INDAGINE – LA NUOVA ACCUSA DI BLUEBELL DOPO 38 SEGNALAZIONI
di Nicola Borzi
Mps “ha falsificato i bilanci 2017, 2018, 2019, la semestrale 2020 e tutte le trimestrali intermedie, manipolando il mercato, perché non ha stanziato alcun accantonamento a fondo rischi” per le cause sui bilanci e i prospetti di aumento di capitale dal 2012 al 2015. Lo scrive Giuseppe Bivona, manager di Bluebell Partners che sul Monte ha presentato 38 segnalazioni, in un esposto presentato lunedì 9 agosto alla Procura di Milano.
A gennaio il pm Paolo Filippini ha avviato una terza inchiesta sui fondi per i rischi legali della banca di Siena, ipotizzando i reati di false comunicazioni sociali e manipolazione del mercato. Il primo procedimento è quello sulla contabilizzazione dei derivati Alexandria e Santorini, contro Mussari e Vigni per il 2008-11 e contro Profumo e Viola per il 2012-15. Il secondo, alla fase di indagine, è sulla iscrizione a bilancio dei crediti deteriorati nella gestione Profumo – Viola (2012-15).
A fine 2020, secondo il bilancio, richieste di risarcimento alla banca per 2,5 miliardi sono a rischio di soccombenza “probabile” e per altri 600 milioni sono a rischio “possibile”. A marzo, Consob calcolava in 5,2 miliardi il petitum totale restante a carico di Mps, a fronte di accantonamenti per 225 milioni. Ben 3,8 miliardi sono stati stralciati grazie all’accordo transattivo del 22 luglio con Fondazione Mps, tacitata con appena 150 milioni.

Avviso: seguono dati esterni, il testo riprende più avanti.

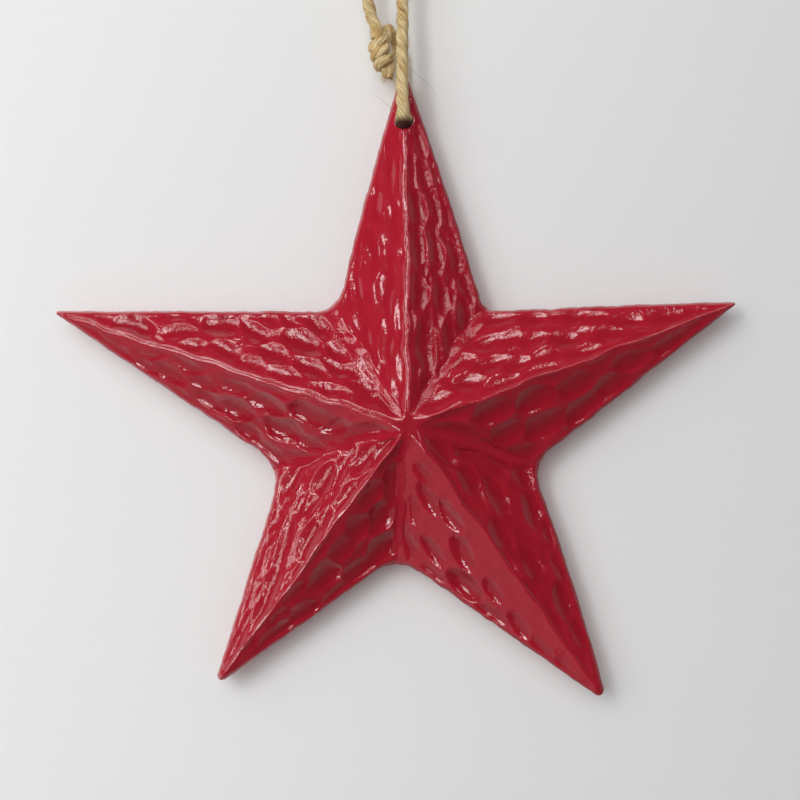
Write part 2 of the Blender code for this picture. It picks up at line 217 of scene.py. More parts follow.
# The deep gouge cuts of each facet, measured from the peak in the plan: place in
# millimetres to the right and up, turn in degrees, half the length and half the width in
# millimetres.
GOUGES = {
    "left_upper": (
        (-87.0, 28.2, -8, 3.4, 1.0), (-78.6, 27.7, -5, 3.6, 1.6), (-69.5, 25.0, -20, 6.2, 3.4),
        (-60.5, 28.0, -5, 3.9, 1.7), (-58.0, 23.4, 4, 5.5, 2.3), (-47.4, 25.5, -12, 5.5, 3.4),
        (-53.6, 20.0, -4, 4.9, 2.2), (-45.6, 18.7, -24, 5.5, 2.6), (-40.8, 28.0, -10, 3.4, 1.4),
        (-38.7, 23.4, -40, 6.0, 2.6), (-35.3, 26.9, -32, 3.9, 2.0), (-29.6, 25.8, -45, 3.6, 1.8),
        (-26.8, 27.7, -5, 2.9, 1.2), (-26.5, 21.0, -24, 6.2, 3.4), (-22.6, 25.3, -42, 4.9, 2.6),
        (-33.3, 17.9, -25, 5.7, 2.6), (-39.5, 15.6, -18, 5.7, 2.1), (-29.7, 12.5, -18, 6.2, 2.1),
        (-24.2, 14.0, -32, 5.2, 2.9), (-17.7, 18.4, -38, 4.7, 2.3), (-11.0, 10.0, -14, 6.2, 2.2),
        (-15.8, 13.8, -24, 7.0, 2.3), (-18.7, 8.7, -16, 6.2, 1.8), (-5.4, 5.7, -24, 6.5, 2.9),
        (-64.3, 21.8, -24, 4.4, 1.6), (-52.7, 16.1, -16, 3.9, 0.9),
    ),
    "left_lower": (
        (-81.8, 24.3, -28, 6.0, 1.2), (-74.0, 18.9, -32, 5.7, 1.7), (-66.6, 15.2, -28, 4.7, 2.0),
        (-60.7, 13.1, -30, 6.5, 2.3), (-55.2, 14.6, -24, 5.7, 2.0), (-56.9, 7.0, -36, 5.2, 1.8),
        (-51.2, 10.3, -24, 5.2, 2.3), (-49.4, 5.9, -30, 5.7, 2.6), (-43.0, 3.6, -30, 6.0, 3.1),
        (-43.2, 9.5, -20, 7.3, 2.3), (-35.0, 4.9, -22, 6.8, 2.9), (-40.2, -2.1, -34, 5.2, 2.9),
        (-31.1, -1.2, -25, 6.0, 3.4), (-35.3, -6.8, -38, 6.2, 2.2), (-23.6, 2.6, -20, 6.8, 3.2),
        (-25.4, -4.0, -20, 5.7, 2.6), (-17.5, -0.6, -6, 5.2, 2.6), (-13.2, -2.6, -4, 4.9, 2.3),
        (-47.6, 0.2, -32, 4.7, 1.6), (-27.2, -8.2, -8, 5.2, 1.8), (-8.9, -1.3, -8, 7.0, 2.3),
        (-33.2, 9.0, -18, 6.5, 1.8), (-21.9, 6.4, -18, 6.2, 1.6),
    ),
    "low_left_outer": (
        (-46.8, -61.5, 66, 4.7, 1.8), (-43.6, -56.4, 70, 6.0, 2.1), (-37.4, -47.8, 66, 6.5, 2.2),
        (-34.8, -40.8, 70, 6.5, 2.2), (-32.5, -34.1, 74, 5.7, 2.0), (-38.0, -31.5, 80, 7.0, 1.4),
        (-30.2, -27.4, 74, 7.3, 2.2), (-35.4, -21.6, 76, 6.0, 1.7), (-26.8, -20.2, 70, 4.7, 2.1),
        (-29.6, -14.0, 60, 5.2, 2.2), (-32.8, -16.9, 84, 4.7, 1.4), (-24.3, -27.9, 64, 7.8, 2.6),
        (-21.4, -24.5, 60, 6.0, 2.1), (-24.1, -19.3, 52, 4.7, 2.1), (-20.7, -13.2, 50, 6.2, 2.6),
        (-24.8, -9.7, 16, 5.2, 1.7), (-16.6, -11.0, 64, 5.7, 2.1), (-14.3, -6.2, -50, 4.4, 2.0),
        (-10.4, -7.9, 50, 6.0, 2.6), (-15.2, -17.9, 54, 6.5, 2.2), (-9.9, -13.8, 50, 7.0, 2.0),
        (-17.5, -25.5, 58, 7.3, 2.0), (-27.3, -37.8, 62, 7.3, 2.2), (-31.4, -46.5, 60, 6.0, 2.0),
        (-37.3, -54.5, 56, 5.2, 1.7), (-4.9, -5.5, 58, 6.2, 3.4), (-33.6, -11.2, 60, 3.4, 1.2),
        (-40.8, -42.8, 74, 5.7, 1.2), (-41.2, -50.4, 68, 4.4, 1.4),
    ),
    "low_left_inner": (
        (-44.0, -63.5, 42, 3.6, 1.2), (-38.5, -59.0, 38, 4.2, 1.8), (-31.7, -52.6, 35, 5.2, 2.9),
        (-25.7, -47.1, 38, 5.7, 3.1), (-28.0, -42.2, 50, 4.7, 2.1), (-19.9, -37.7, 42, 4.9, 3.9),
        (-16.2, -42.9, 38, 6.0, 2.9), (-11.5, -36.7, 44, 5.7, 3.6), (-15.9, -30.5, 54, 5.7, 3.4),
        (-12.1, -25.0, 50, 5.2, 3.6), (-5.5, -30.7, 50, 5.7, 3.6), (-6.7, -22.5, 60, 5.7, 3.6),
        (-8.4, -16.4, 54, 5.2, 3.1), (-3.2, -13.2, 76, 7.0, 3.4), (-3.9, -7.3, 60, 5.5, 2.9),
        (-5.8, -38.0, 26, 4.7, 1.8), (-21.7, -48.9, 36, 4.7, 1.8), (-33.6, -56.7, 36, 4.2, 1.6),
        (-1.4, -23.0, 84, 7.8, 2.3), (-22.7, -32.4, 54, 5.2, 1.8),
    ),
    "low_right_inner": (
        (3.6, -11.8, -62, 4.9, 1.8), (4.9, -18.0, -60, 6.0, 2.2), (1.6, -21.0, -72, 5.2, 1.8),
        (-0.9, -11.2, -86, 5.2, 1.6), (-0.6, -26.4, -76, 5.2, 2.1), (6.0, -31.6, -56, 5.5, 2.2),
        (10.2, -21.8, -54, 5.5, 2.5), (13.6, -31.6, -60, 6.0, 2.5), (14.1, -40.5, -44, 6.5, 3.0),
        (6.4, -37.9, -38, 5.2, 1.8), (21.7, -41.8, -48, 4.9, 2.1), (21.1, -48.2, -38, 6.5, 2.1),
        (28.3, -50.9, -52, 5.2, 2.1), (34.3, -57.0, -46, 5.5, 1.8), (40.4, -62.3, -42, 5.2, 1.6),
        (10.0, -43.5, -36, 4.9, 1.6), (29.3, -57.3, -36, 5.5, 1.4), (0.7, -31.3, -82, 4.2, 2.1),
        (46.1, -67.3, -42, 3.9, 1.0),
    ),
    "low_right_outer": (
        (8.1, -5.3, -48, 6.5, 2.9), (15.2, -12.7, -54, 6.5, 2.9), (15.7, -20.4, -58, 6.0, 2.3),
        (22.3, -16.7, -60, 7.3, 2.9), (23.4, -27.0, -56, 6.5, 2.9), (29.1, -11.6, -68, 6.5, 2.9),
        (31.6, -20.9, -66, 7.3, 2.9), (35.7, -26.7, -70, 5.2, 2.1), (24.4, -34.3, -58, 6.2, 2.3),
        (31.4, -34.5, -64, 7.3, 2.9), (38.8, -36.6, -70, 5.7, 2.1), (31.2, -42.5, -60, 6.5, 2.3),
        (39.4, -44.2, -62, 6.5, 2.9), (43.7, -52.4, -68, 6.2, 2.3), (38.6, -54.1, -60, 6.0, 2.0),
        (44.6, -61.2, -64, 5.7, 1.8), (47.8, -66.6, -64, 3.9, 1.3), (21.6, -6.9, -28, 7.0, 3.1),
        (10.1, -13.0, -56, 5.2, 1.8),
    ),
    "right_lower": (
        (10.0, 2.9, 14, 7.0, 2.3), (20.0, 3.2, 20, 6.5, 3.6), (10.6, -1.8, -6, 7.3, 2.9),
        (24.1, -2.0, 16, 6.2, 3.4), (31.1, 5.9, 25, 6.5, 3.6), (34.1, -0.5, 30, 7.3, 3.9),
        (41.5, 10.0, 25, 6.8, 3.6), (43.8, 3.6, 34, 6.8, 3.4), (51.6, 9.3, 30, 6.5, 3.4),
        (47.0, 15.1, 20, 5.7, 2.1), (56.2, 16.0, 25, 6.5, 3.1), (60.5, 11.9, 34, 5.2, 2.1),
        (66.9, 20.4, 30, 6.5, 2.9), (73.2, 24.8, 28, 5.2, 2.0), (79.0, 28.5, 28, 4.4, 1.3),
        (59.7, 20.5, 22, 5.5, 1.7), (28.0, -7.0, 8, 6.0, 2.9), (15.3, -6.8, -22, 6.5, 3.1),
        (36.1, 11.5, 20, 6.0, 1.8),
    ),
    "right_upper": (
        (23.2, 27.4, 5, 6.0, 2.5), (31.7, 27.1, 5, 5.2, 2.3), (38.2, 27.9, 5, 3.9, 2.0),
        (42.9, 27.7, 10, 4.2, 2.2), (47.7, 27.1, 5, 5.2, 2.1), (20.6, 21.0, 16, 5.2, 2.2),
        (25.3, 21.6, 14, 4.4, 2.1), (32.2, 21.6, 10, 5.5, 2.2), (39.8, 21.8, 16, 5.2, 2.7),
        (44.1, 23.7, 10, 3.6, 1.8), (51.0, 23.1, 12, 6.5, 2.7), (20.4, 15.1, 18, 6.2, 2.3),
        (35.2, 17.4, 15, 6.0, 2.2), (27.0, 15.3, 15, 4.9, 2.2), (14.2, 10.5, 16, 6.0, 2.6),
        (8.1, 6.2, 20, 6.5, 2.2), (23.2, 10.5, 18, 7.0, 2.1), (33.5, 13.8, 18, 6.5, 1.7),
        (44.4, 18.7, 15, 6.5, 2.1), (55.9, 26.6, 5, 5.5, 2.3), (65.8, 27.6, 2, 6.5, 2.9),
        (59.6, 23.1, 16, 6.2, 1.8), (73.7, 29.0, 8, 5.5, 1.7), (80.1, 30.3, 8, 3.9, 1.0),
        (13.1, 15.6, 10, 4.7, 2.3), (17.7, 24.5, 30, 3.9, 1.8),
    ),
    "top_right": (
        (3.6, 78.6, -74, 3.0, 1.2), (2.4, 84.2, -78, 2.8, 0.9), (4.9, 74.6, -72, 3.0, 1.0),
        (3.0, 72.7, -76, 6.0, 2.0), (1.4, 64.2, -86, 7.3, 1.4), (4.3, 63.2, -78, 6.0, 2.0),
        (7.7, 64.6, -72, 6.2, 1.7), (2.7, 54.6, -82, 6.2, 2.5), (6.6, 56.2, -76, 7.0, 2.0),
        (10.3, 53.6, -72, 7.0, 1.7), (2.7, 44.6, -86, 7.0, 2.5), (7.6, 43.9, -80, 6.5, 2.3),
        (12.8, 42.1, -75, 6.5, 2.2), (3.1, 32.8, -88, 6.8, 2.6), (8.6, 32.5, -85, 6.5, 2.5),
        (4.6, 19.5, -88, 8.3, 3.0), (11.1, 20.4, -80, 7.0, 2.6), (15.1, 26.5, -78, 7.0, 2.9),
        (15.2, 35.4, -72, 6.2, 2.1), (5.1, 9.9, -86, 6.0, 2.6), (9.7, 12.8, -60, 5.2, 1.8),
        (12.4, 49.0, -74, 4.4, 1.3), (19.4, 31.1, -66, 4.7, 1.6), (1.1, 24.0, -88, 7.8, 1.4),
    ),
    "top_left": (
        (-4.0, 76.5, -80, 4.0, 1.1), (-2.8, 83.5, -80, 3.2, 0.8),
        (-5.0, 66.4, -80, 8.6, 2.0), (-8.4, 56.6, -82, 8.6, 2.0), (-4.0, 52.0, -87, 9.9, 2.0),
        (-1.9, 62.8, -88, 11.7, 1.3), (-9.1, 44.5, -84, 8.3, 2.2), (-5.0, 39.0, -86, 11.7, 2.1),
        (-1.4, 41.4, -89, 15.6, 1.4), (-5.7, 32.9, -88, 7.8, 2.5), (-12.7, 32.2, -82, 8.8, 2.0),
        (-16.2, 34.5, -72, 8.3, 1.6), (-10.9, 21.7, -68, 8.6, 2.2), (-4.9, 20.3, -85, 8.6, 2.3),
        (-6.2, 11.0, -80, 6.2, 2.0), (-1.7, 20.2, -89, 14.3, 1.7), (-2.4, 7.4, -72, 6.0, 1.6),
    ),
}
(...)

Dal 2015, Mps è stata sommersa da richieste di risarcimento di soci ed ex soci che avevano acquistato azioni tra il 2008-11 e 2012-15 “sulla base di informazioni finanziarie false. A luglio 2018 Mps decise di non costituirsi parte civile contro Profumo e Viola, di non avanzare azione di responsabilità e di non fare alcun accantonamento per i rischi connessi alle cause sul periodo 2012-15”, spiega Bivona. Solo il 5 novembre scorso, dopo la sentenza di primo grado che il 10 ottobre scorso a Milano ha condannato Profumo e Viola a sei anni, Mps decideva di riclassificare da “non probabile” a “probabile” il rischio di pagare i danni sul periodo 2012-15, accantonando 768 milioni principalmente per cause “su pregresse operazioni di aumento di capitale”. Secondo Bivona, “resta da capire se gli accantonamenti successivi siano commisurati e quanto petitum emergerà per il periodo dal 2017 a giugno 2020”.
Nel merito, Bivona ricorda che “con una lettera del 4 settembre 2018, informai il direttivo della Bce e l’allora presidente Draghi sul fatto che, a fronte di richieste di danni che all’epoca valevano già 3 miliardi, la banca non stava coprendo adeguatamente questo rischio. Non ottenni risposta. D’altronde già in precedenza la Bce ci aveva informato di aver archiviato le segnalazioni di Bluebell perché le violazioni contabili da parte della banca erano ‘considerate non rientranti nei compiti di vigilanza conferiti alla Bce’”.
Ora il nuovo filone d’inchiesta complica il quadro dell’uscita del Tesoro dal Monte. Anche se UniCredit trovasse un accordo con il governo, non va dimenticato che all’operazione servirà soprattutto il via libera della direzione Concorrenza della Commissione Ue. L’aumento delle richieste di danni (in ballo ci sono 3 miliardi) appesantisce l’onere per lo Stato, perché UniCredit non pare volersene fare carico. Oltre al danno per l’Erario, c’è il rischio che Bruxelles consideri l’onere come un aiuto di Stato vietato.
Intanto l’agenzia di rating Dbrs ha rivisto al ribasso da B a Ccc il rating dei bond subordinati del Monte. Gli analisti temono “l’aumento del rischio di condivisione degli oneri su questi strumenti man mano che il Governo si avvicina alla ricerca di una strategia di uscita da Mps”. Un’altra cattiva notizia per la banca senese.